# Emergency Knife...



## Dan A (Aug 29, 2005)

What sort of knife would you buy if going for use in an emergency situation when fishing from a yak if you need to for some reason cut yourself free.

And for those with a Trek Ultra PFD with the small square where you are supposed to be able to attach stuff, how would you attach a knife to this?

Thanks
Dan


----------



## bazzoo (Oct 17, 2006)

Hi meoldchina , i just noticed thats a pretty handy fleet of kayaks you have , makes me feel better about my three, that kanife looks good , however i cant make out what the handle is all about , looks like fish scalers on each side , but that cant be right?????

No wait a minute , just had another look , and it is apparently a non slip safety grip


----------



## paffoh (Aug 24, 2006)

I was given an old strap to the leg diving knife, not as sharp as above but is sharp enough to cut in a dire situation without penetrating my leg if I am too occupied when I place it back in its holder... I only wear it in offshore situations and havent needed it yet, one day I might.

After I saw Mango X ( Steve ) equipped with one at Barlings beach I knew I wanted one on my yak, I must admit I get strange looks at boat ramps and went into Merimubula Woolworths with it still strapped to my leg, the isles emptied quickly!


----------



## Biggera Yakker (Jan 25, 2007)

I've attached a knife to my PFD. It's like a dive knife in a sheath. I use it anytime I need a knife (not just for emergencies) and it's great!


----------



## Davey G (Jan 15, 2006)

i have a crappy old plastic handled rusty knife. Ive dropped a couple of knives overboard in the last 12 months so I'm not too worried should this one go for an unplanned swim. it cost about $9. I only use it for bleeding, gutting and scaling fish.

one thing I do insist on however is that the blade is always sharp - i run it through my sharpener every few trips.

I've never felt the need to strap a knife to myself.


----------



## Dan A (Aug 29, 2005)

I was thinking something like this which can be strapped to the PFD on that little square thingy. 
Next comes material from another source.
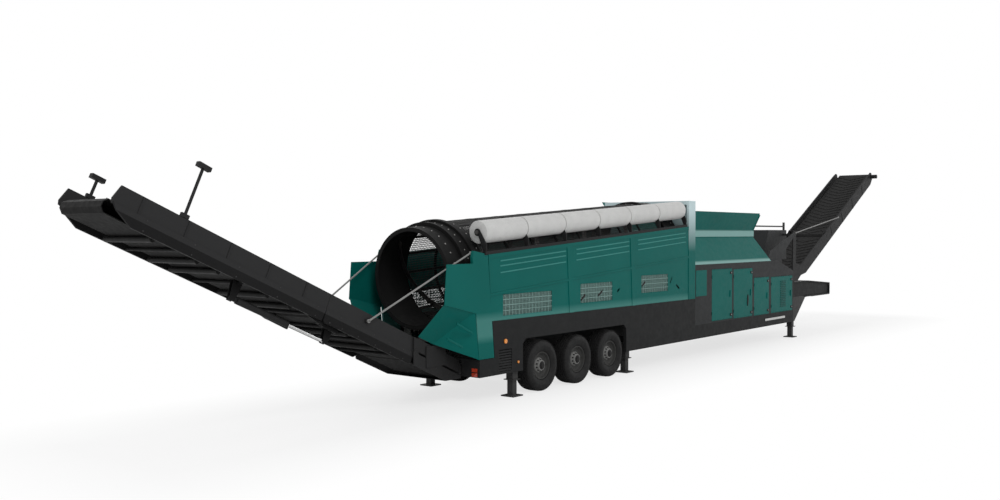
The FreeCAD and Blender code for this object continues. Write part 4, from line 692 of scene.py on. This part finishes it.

http://cgi.ebay.com.au/ws/eBayISAPI.dll ... &rd=1&rd=1

Seraded and will never be removed unless an emergency arises.

Dan


----------



## Biggera Yakker (Jan 25, 2007)

I've got the one Occy is talking about.
They are fantastic!
I wouldn't be getting one that you have to fold out.


----------



## fisher (Aug 30, 2005)

I've got 2 x knives with easy access attached to either side of my milk crate, and I also have a swiss army knife on a lanyard that sits in a pocket on my pfd. The knives attached to the milk crate are for general purpose whilst fishing, but are also located in a manner that they can be reached quickly and easily. The swiss army knife is mainly my emergency backup in case I get separated from the kayak.


----------



## Tim (Nov 11, 2005)

carry one of these in(and attached to) my PFD.










Easy one handed opening

As well as a general purpose fishing knife in the deck of my yak.


----------



## Peril (Sep 5, 2005)

Dan, I have the same as Tim, the pair from Whitworths at $20. Has a clip to fit the "square"on the trek pfd.

Also have a dive knife but lost one half of one of the plastic buckles so now it is kept in my tackle bag


----------



## justcrusin (Oct 1, 2006)

I use the X tools floating knife and strap it to my leg with velcro through the sheath that came with it. It was rusting a bit at first so i sent it too Daves Hammer sanding 8) and cleaned it up the gave it a good oiling. Sharpen it on a butchers stone (can't rmember the proper name) every few weeks, the quailty of the steel isn't great but it holds a good edge for a while at least and if i drop it OB its easy to retrieve.

Cheers Dave


----------



## Dodge (Oct 12, 2005)

justcrusin32 said:


> the quailty of the steel isn't great but it holds a good edge for a while at least and if i drop it OB its easy to retrieve.


Dave
After seeing a lot of knife handles sticking out of a garden bed while I was a pro gardener I asked the client [a butcher] what that was it all about.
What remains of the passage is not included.